Raw data:
________________________________________
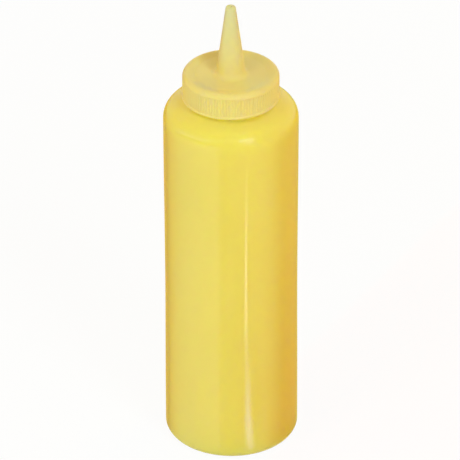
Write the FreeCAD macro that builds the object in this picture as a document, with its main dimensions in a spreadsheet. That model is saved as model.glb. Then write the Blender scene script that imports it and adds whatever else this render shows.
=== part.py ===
________________________________________
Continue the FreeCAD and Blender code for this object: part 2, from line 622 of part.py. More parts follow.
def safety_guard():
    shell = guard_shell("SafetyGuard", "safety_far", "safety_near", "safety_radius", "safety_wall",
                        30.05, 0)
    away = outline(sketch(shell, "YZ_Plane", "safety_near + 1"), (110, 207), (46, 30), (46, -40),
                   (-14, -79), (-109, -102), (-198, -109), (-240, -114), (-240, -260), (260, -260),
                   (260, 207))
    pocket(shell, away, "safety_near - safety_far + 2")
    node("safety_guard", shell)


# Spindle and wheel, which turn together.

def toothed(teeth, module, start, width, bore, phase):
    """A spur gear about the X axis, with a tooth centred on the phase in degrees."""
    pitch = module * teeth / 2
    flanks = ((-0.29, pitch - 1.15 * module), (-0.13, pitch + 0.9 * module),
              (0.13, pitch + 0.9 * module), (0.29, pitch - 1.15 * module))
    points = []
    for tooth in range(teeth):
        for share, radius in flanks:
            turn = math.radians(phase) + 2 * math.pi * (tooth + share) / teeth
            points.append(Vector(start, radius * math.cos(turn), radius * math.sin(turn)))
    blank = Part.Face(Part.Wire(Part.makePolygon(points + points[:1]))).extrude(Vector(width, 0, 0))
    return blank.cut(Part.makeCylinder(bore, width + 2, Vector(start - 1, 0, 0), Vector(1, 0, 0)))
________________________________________
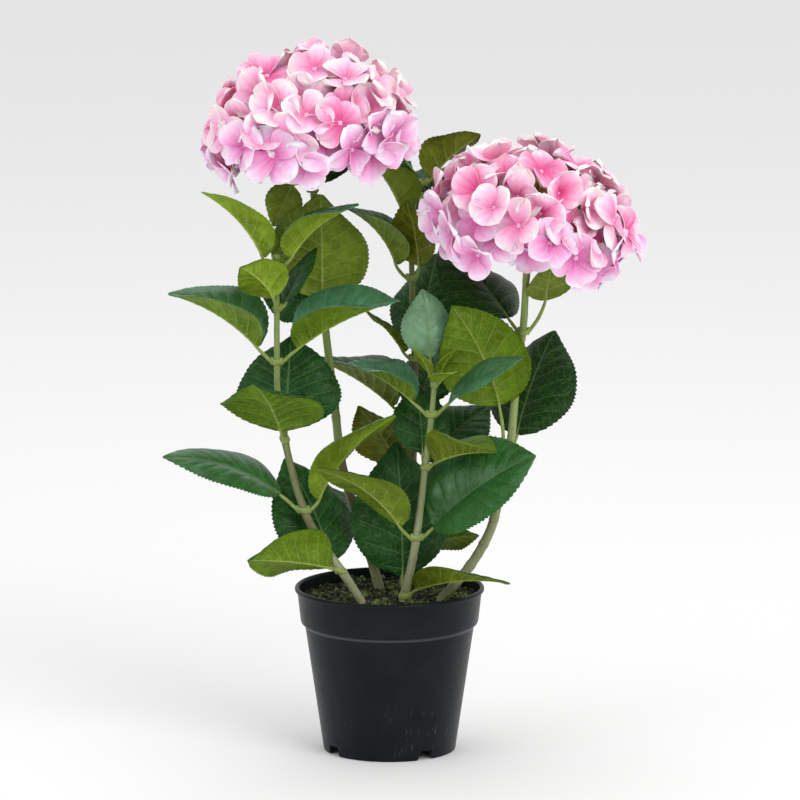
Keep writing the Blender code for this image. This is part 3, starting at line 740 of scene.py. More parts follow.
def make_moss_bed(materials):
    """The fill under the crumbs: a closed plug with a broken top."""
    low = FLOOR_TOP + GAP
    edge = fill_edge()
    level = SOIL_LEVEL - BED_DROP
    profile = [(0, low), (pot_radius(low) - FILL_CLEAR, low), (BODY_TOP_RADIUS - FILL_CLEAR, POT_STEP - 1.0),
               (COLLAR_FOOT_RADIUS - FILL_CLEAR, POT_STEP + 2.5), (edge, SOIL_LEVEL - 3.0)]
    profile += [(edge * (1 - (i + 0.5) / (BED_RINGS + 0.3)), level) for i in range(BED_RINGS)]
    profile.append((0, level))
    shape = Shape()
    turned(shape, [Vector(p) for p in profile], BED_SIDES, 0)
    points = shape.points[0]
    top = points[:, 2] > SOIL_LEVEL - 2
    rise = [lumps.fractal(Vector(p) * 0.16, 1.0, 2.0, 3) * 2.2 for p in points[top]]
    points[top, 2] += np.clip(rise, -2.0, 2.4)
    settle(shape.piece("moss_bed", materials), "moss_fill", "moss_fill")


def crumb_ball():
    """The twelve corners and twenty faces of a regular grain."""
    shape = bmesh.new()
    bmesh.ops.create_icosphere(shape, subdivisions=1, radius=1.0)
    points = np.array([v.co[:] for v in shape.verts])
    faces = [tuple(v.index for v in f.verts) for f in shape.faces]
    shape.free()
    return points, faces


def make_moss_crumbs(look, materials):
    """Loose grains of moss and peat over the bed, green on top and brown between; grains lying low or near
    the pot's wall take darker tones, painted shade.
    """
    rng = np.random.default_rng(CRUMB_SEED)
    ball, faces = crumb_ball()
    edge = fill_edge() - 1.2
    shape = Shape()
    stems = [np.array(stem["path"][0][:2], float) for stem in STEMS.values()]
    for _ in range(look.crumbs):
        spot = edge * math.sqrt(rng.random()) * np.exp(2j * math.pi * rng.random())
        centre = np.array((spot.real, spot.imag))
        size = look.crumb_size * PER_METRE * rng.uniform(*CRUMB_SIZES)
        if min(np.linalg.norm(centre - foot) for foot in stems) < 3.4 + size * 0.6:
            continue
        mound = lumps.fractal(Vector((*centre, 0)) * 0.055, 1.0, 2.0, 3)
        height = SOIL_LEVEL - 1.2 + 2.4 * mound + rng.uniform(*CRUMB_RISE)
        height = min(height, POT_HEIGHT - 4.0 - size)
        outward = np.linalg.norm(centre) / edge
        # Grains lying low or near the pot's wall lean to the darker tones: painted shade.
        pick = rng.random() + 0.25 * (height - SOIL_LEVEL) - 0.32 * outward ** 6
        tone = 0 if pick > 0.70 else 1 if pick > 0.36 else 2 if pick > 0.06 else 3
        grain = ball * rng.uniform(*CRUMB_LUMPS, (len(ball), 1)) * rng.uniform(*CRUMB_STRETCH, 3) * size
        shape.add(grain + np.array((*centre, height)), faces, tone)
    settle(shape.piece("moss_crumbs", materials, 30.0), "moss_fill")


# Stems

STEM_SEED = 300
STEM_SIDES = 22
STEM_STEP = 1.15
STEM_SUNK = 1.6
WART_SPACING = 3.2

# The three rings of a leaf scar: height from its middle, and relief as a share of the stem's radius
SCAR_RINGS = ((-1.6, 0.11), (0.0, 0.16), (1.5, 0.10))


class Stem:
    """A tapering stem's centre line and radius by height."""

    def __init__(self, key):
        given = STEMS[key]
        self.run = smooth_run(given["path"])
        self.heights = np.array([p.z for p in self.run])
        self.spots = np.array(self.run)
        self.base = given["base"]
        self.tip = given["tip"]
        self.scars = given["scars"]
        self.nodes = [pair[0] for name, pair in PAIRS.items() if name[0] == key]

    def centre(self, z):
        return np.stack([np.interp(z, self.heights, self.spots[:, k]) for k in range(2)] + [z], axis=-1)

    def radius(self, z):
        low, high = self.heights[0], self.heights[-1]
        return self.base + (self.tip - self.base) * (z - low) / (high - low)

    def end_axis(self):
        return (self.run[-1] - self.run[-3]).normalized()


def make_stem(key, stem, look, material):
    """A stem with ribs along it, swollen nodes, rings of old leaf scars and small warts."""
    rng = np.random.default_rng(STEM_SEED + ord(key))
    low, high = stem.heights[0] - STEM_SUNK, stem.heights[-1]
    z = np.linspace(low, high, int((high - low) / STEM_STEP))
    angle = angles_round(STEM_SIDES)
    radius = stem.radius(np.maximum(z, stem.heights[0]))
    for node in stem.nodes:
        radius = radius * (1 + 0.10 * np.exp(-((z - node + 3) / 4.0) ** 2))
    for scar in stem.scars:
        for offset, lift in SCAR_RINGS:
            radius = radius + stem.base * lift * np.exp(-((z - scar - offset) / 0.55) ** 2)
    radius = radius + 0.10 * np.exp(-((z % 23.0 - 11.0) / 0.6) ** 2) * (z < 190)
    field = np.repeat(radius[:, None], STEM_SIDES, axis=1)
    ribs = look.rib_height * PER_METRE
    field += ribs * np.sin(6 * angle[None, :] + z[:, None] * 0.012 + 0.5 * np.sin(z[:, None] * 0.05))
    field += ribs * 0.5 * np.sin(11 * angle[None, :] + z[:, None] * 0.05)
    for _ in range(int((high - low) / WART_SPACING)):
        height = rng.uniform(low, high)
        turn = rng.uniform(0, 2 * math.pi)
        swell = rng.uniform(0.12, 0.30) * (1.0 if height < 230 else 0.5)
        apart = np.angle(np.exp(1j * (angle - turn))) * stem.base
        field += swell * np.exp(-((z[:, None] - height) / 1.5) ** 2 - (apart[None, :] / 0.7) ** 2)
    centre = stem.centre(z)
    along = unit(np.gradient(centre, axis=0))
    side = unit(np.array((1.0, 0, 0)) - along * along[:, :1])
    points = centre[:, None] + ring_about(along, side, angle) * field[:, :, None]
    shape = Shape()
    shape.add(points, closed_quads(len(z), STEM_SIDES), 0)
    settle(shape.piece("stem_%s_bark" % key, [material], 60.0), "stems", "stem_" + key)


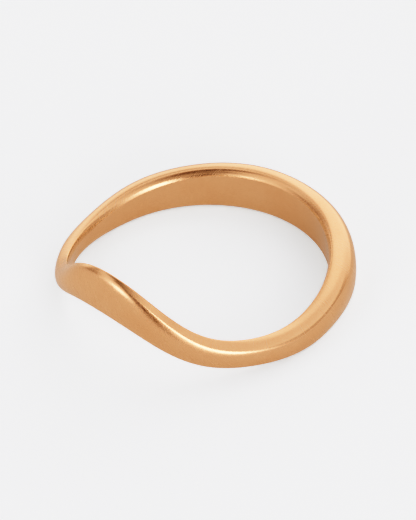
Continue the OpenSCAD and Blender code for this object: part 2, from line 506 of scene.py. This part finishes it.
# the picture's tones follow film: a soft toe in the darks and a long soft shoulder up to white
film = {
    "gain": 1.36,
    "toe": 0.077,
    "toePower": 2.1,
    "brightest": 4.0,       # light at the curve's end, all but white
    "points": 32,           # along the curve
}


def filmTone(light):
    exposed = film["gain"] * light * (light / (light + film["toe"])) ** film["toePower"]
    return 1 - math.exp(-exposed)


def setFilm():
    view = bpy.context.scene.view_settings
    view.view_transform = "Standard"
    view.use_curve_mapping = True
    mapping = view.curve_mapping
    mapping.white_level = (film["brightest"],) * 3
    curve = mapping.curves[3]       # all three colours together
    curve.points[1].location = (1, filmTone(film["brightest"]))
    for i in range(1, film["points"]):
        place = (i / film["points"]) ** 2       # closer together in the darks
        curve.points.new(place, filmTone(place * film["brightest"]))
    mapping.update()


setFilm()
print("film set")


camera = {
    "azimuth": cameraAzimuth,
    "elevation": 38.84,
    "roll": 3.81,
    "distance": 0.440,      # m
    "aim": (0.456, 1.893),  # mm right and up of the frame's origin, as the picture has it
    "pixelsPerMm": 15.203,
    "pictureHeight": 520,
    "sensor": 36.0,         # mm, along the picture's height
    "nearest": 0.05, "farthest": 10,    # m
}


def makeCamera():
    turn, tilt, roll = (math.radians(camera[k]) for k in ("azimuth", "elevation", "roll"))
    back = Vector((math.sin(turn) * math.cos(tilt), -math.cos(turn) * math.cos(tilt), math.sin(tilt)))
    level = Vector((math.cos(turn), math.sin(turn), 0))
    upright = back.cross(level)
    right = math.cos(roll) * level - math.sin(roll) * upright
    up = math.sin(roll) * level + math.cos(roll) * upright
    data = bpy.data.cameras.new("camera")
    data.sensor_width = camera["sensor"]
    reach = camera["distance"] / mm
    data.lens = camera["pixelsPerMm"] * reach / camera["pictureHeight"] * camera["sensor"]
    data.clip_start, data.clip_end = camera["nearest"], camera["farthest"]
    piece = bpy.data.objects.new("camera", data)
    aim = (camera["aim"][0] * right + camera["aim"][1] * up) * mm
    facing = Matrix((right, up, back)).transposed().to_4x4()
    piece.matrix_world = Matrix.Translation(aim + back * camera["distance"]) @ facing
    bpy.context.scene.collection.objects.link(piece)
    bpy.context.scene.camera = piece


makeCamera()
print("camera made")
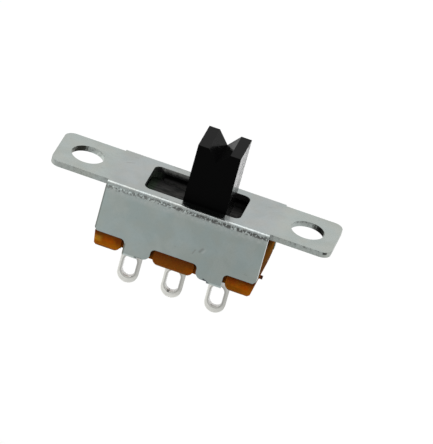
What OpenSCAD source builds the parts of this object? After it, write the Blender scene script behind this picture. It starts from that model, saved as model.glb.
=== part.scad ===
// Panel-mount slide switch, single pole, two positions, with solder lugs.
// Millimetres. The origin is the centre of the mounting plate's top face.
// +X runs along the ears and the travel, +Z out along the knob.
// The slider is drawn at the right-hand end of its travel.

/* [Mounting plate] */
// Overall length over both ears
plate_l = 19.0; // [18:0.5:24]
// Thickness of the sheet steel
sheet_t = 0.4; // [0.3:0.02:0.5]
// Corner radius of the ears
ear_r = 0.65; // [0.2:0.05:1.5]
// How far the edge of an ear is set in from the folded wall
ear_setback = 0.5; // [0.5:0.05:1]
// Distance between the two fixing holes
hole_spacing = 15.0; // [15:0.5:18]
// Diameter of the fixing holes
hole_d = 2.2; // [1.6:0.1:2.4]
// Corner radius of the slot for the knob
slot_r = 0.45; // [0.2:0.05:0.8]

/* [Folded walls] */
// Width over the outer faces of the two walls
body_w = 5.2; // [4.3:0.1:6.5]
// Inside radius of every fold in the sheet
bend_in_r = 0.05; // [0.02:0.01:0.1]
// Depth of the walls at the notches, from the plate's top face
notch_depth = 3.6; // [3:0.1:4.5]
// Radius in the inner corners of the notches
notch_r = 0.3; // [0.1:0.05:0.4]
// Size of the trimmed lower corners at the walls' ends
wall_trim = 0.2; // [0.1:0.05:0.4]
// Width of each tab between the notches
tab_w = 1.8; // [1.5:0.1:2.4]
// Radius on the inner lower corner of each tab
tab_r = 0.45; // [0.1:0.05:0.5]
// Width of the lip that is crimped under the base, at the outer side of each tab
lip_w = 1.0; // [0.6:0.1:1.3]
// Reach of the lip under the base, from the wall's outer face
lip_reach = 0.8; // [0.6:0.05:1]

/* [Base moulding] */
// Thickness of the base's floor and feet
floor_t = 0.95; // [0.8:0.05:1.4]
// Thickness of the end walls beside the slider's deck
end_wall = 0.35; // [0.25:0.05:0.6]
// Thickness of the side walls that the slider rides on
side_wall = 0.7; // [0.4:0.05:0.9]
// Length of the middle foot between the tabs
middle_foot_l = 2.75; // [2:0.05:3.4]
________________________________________
Stated task:
Find the string "that" in the records, then copy each line where it occurs.

Problem solution:
Write the FreeCAD macro that builds the object in this picture as a document, with its main dimensions in a spreadsheet. That model is saved as model.glb. Then write the Blender scene script that imports it and adds whatever else this render shows.
What OpenSCAD source builds the parts of this object? After it, write the Blender scene script behind this picture. It starts from that model, saved as model.glb.
// Width of the lip that is crimped under the base, at the outer side of each tab
// Thickness of the side walls that the slider rides on